In short, if Mtima and O’Connor are indeed thoughtful scholars, I think it’s our responsibility – as thoughtful and well-meaning readers – to say: “okay, now you’re off playing with the fairies. This line of analysis is not only superfluous, but actually actively harmful to the exact issues you care about.”
Thanks, Faza. Unfortunately, no plans to be in any part of Europe anytime soon, but if you’re ever in New York, in any kind of shoes, I’ll name the bar.
With regard to big-picture issues, I generally agree with you–or at least with your note of caution when one sets out to fix what is not broken. As for the state of race relations in the U.S., it’s very hard to pin down. Socially and culturally, I think we’re generally in a better place than we were 30 years ago. Systemically, though, I would say our report card is inconsistent at best and failing at worst. But this is not the forum for issues like housing, policing, private prisons, education, and every other topic that would come up in that discussion.
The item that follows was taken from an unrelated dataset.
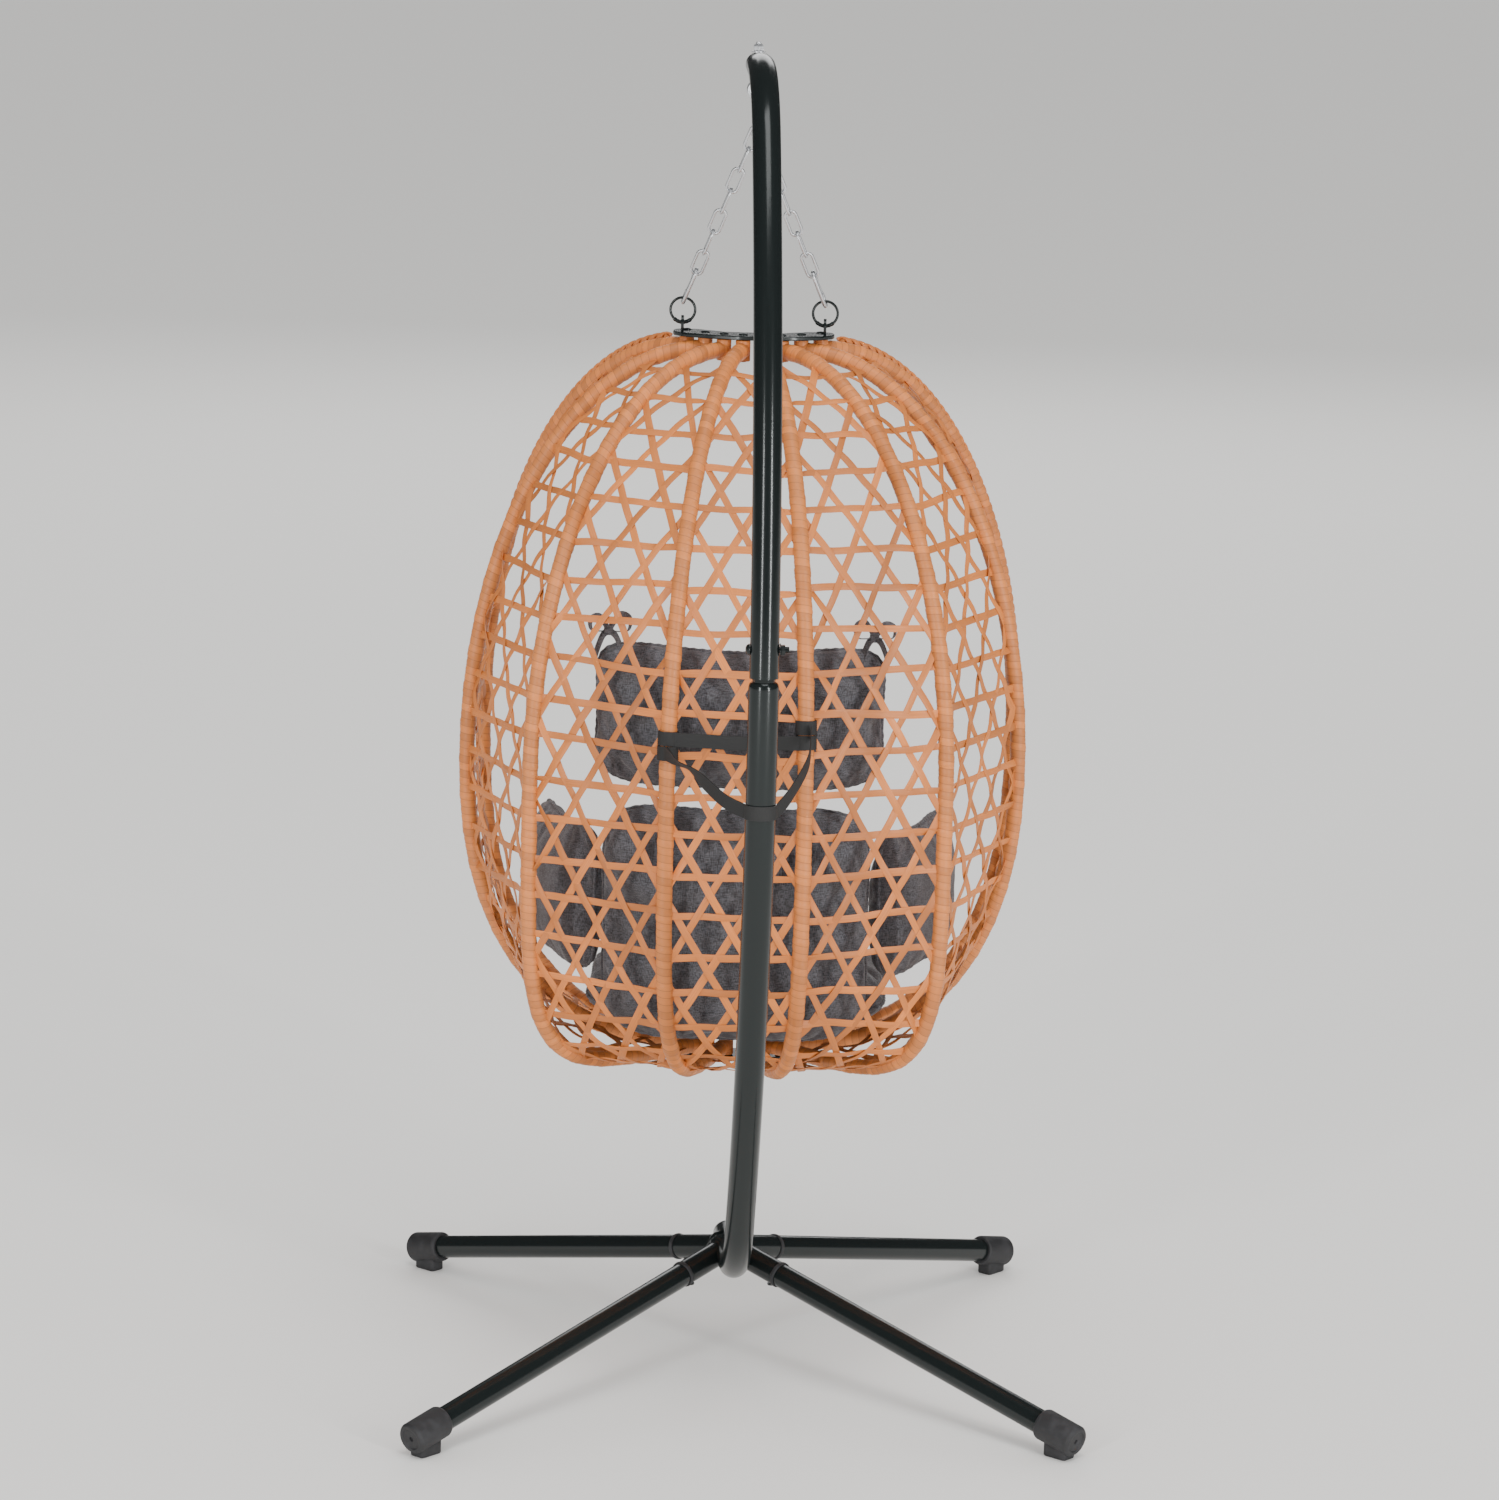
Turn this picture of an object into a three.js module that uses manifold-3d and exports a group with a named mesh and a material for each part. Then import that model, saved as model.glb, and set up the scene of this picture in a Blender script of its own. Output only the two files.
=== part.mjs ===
// Hanging egg chair: a folding rattan basket with cushions, hung by two chains from a C-shaped steel stand.
// Units are millimetres. +Z is up, +Y is the way the seat faces, and the origin is on the floor under the hub.
import * as THREE from "three";
import { mergeVertices } from "three/addons/utils/BufferGeometryUtils.js";
import Module from "manifold-3d";

const wasm = await Module();
wasm.setup();

// ---- Stand
const ARM_Z = 1916;              // centreline of the arm that carries the hook
const HUB_Z = 172;               // centreline of the run that the legs leave from
const RUN_HALF = 60;             // half length of the straight hub run
const LOWER_POST_R = 21;
const UPPER_POST_R = 20;
const POST_WALL = 2;
const BEND_R = 200;              // the tight bends at the foot and the crown of the mast
const BEND_DEG = 57;
const JOINT_RISE = 0.557;        // where the two mast sections meet, as a share of the mast's length
const SPIGOT = 60;
const SPIGOT_R = 15.8;
const OVERRUN = 0.004;           // how far a bore runs past a tube's end, as a share of the mast's length
const NECK_R = 17;
const NECK_LENGTH = 80;
const LEG_R = 17.5;
const LEG_WALL = 1.5;
const STUB_R = 18;
const STUB_REACH = 100;          // from the hub's centre to the end of each stub
const COLLAR_LENGTH = 6;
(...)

On the subject of copyright, I’ve now read Mtima & O’Connor’s amicus brief and have to admit it’s a compelling argument, even if race (or social status) were not a factor. It really boils down to the consideration of lead sheets vs. sound recordings, which strikes me as a worthy point of discussion on its own, but which may have a social justice twist. I’m actually going to write a post about the brief, so I won’t say too much here.
Meanwhile, I’ll raise a glass toward Poland, as it’s the best I can do for now.